### WHAT TO DO
Begin at the first line and end at the line containing "wasm.setup();". Extract exactly those lines.

### EXERCISE INPUT
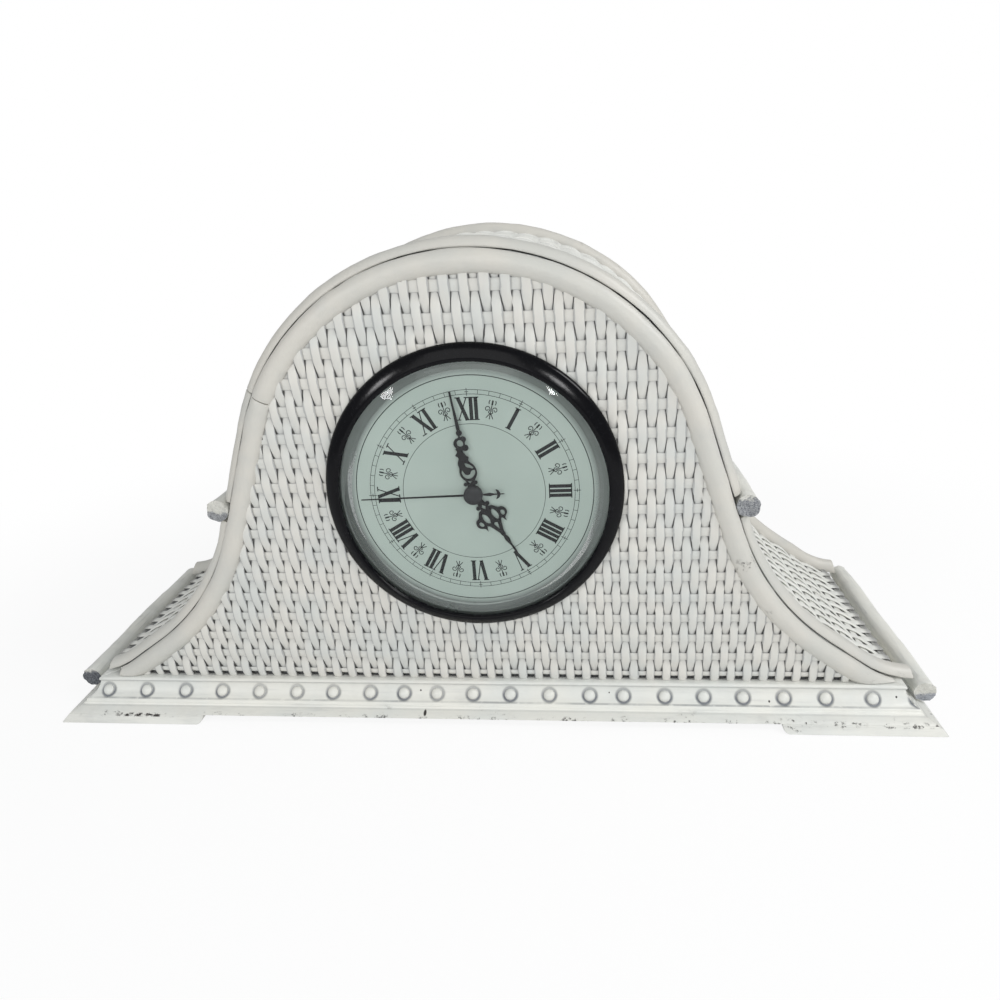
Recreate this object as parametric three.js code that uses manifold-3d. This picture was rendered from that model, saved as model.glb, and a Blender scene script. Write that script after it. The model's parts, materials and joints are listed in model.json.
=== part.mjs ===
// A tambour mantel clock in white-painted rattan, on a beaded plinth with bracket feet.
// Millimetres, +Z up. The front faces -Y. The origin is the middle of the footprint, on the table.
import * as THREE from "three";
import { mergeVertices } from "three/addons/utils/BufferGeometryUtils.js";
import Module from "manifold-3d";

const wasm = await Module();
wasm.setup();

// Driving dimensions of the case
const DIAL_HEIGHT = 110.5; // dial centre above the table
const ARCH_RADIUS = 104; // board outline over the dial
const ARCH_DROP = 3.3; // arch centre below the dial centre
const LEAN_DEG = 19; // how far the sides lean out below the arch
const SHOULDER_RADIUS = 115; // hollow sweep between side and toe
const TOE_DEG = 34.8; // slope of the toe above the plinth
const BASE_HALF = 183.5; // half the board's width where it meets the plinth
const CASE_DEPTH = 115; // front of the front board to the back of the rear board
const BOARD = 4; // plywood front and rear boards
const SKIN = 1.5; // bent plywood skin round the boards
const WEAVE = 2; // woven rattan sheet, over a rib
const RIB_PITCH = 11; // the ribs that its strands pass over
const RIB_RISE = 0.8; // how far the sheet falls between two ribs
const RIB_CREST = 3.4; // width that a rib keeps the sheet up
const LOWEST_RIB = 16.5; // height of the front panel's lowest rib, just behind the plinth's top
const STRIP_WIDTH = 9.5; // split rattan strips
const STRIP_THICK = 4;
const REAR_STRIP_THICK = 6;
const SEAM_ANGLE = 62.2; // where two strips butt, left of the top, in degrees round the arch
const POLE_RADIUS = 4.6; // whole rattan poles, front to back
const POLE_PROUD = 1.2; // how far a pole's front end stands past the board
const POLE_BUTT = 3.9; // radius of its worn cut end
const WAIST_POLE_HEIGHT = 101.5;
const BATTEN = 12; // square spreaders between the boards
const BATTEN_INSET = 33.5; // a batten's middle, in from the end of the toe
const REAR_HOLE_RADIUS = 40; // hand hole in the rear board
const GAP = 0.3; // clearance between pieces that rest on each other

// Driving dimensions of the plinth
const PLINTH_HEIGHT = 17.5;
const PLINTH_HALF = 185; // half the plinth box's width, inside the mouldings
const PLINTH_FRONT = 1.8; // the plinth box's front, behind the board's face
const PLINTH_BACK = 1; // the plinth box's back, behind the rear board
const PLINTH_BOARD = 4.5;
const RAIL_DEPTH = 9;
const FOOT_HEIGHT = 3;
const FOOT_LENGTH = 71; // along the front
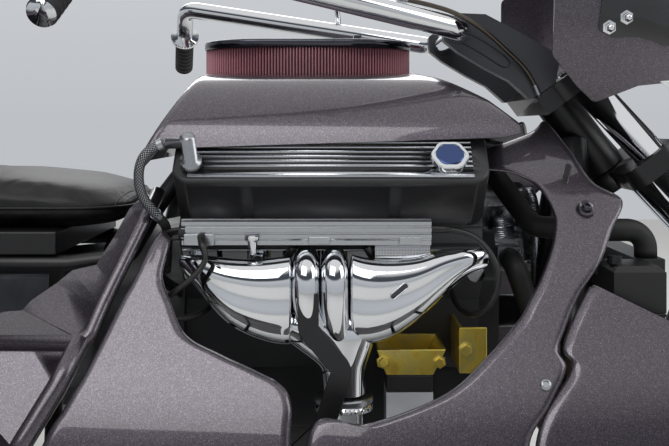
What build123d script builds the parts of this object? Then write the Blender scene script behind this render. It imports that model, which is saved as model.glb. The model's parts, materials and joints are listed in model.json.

### THE SOLUTION
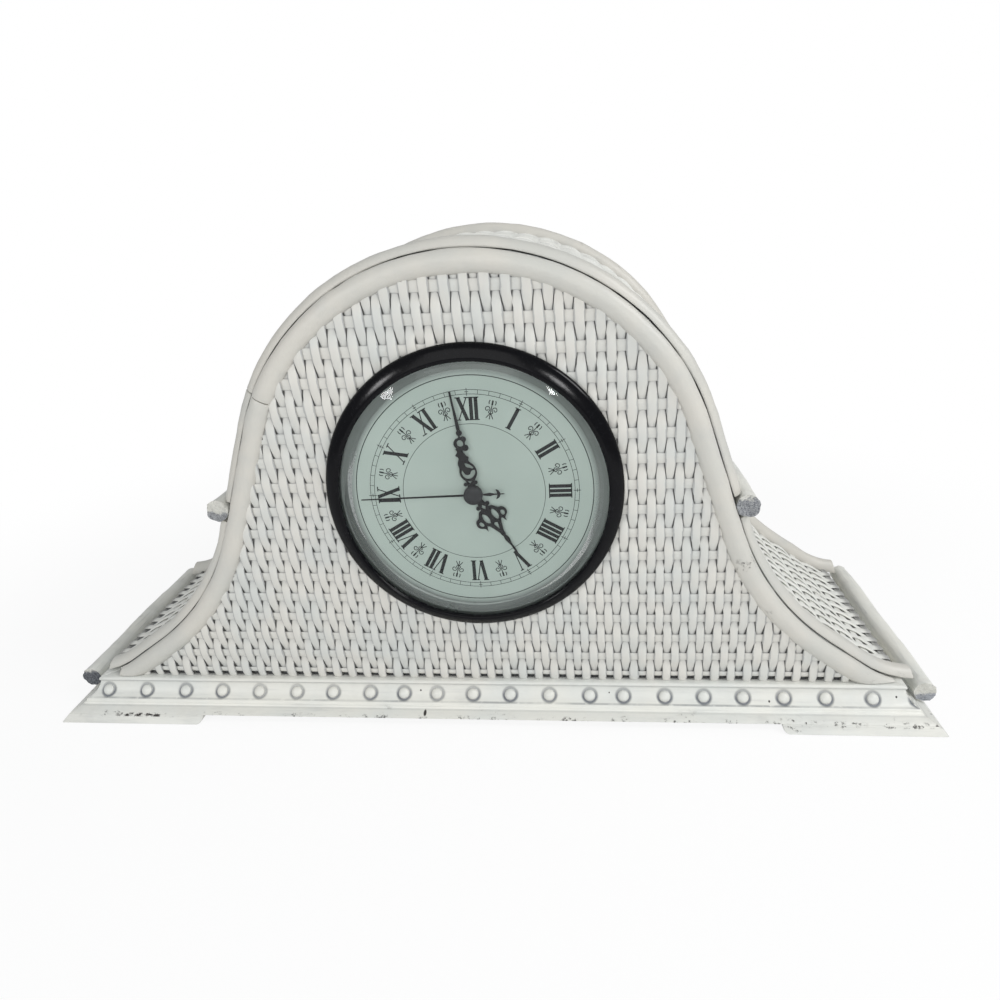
Recreate this object as parametric three.js code that uses manifold-3d. This picture was rendered from that model, saved as model.glb, and a Blender scene script. Write that script after it. The model's parts, materials and joints are listed in model.json.
=== part.mjs ===
// A tambour mantel clock in white-painted rattan, on a beaded plinth with bracket feet.
// Millimetres, +Z up. The front faces -Y. The origin is the middle of the footprint, on the table.
import * as THREE from "three";
import { mergeVertices } from "three/addons/utils/BufferGeometryUtils.js";
import Module from "manifold-3d";

const wasm = await Module();
wasm.setup();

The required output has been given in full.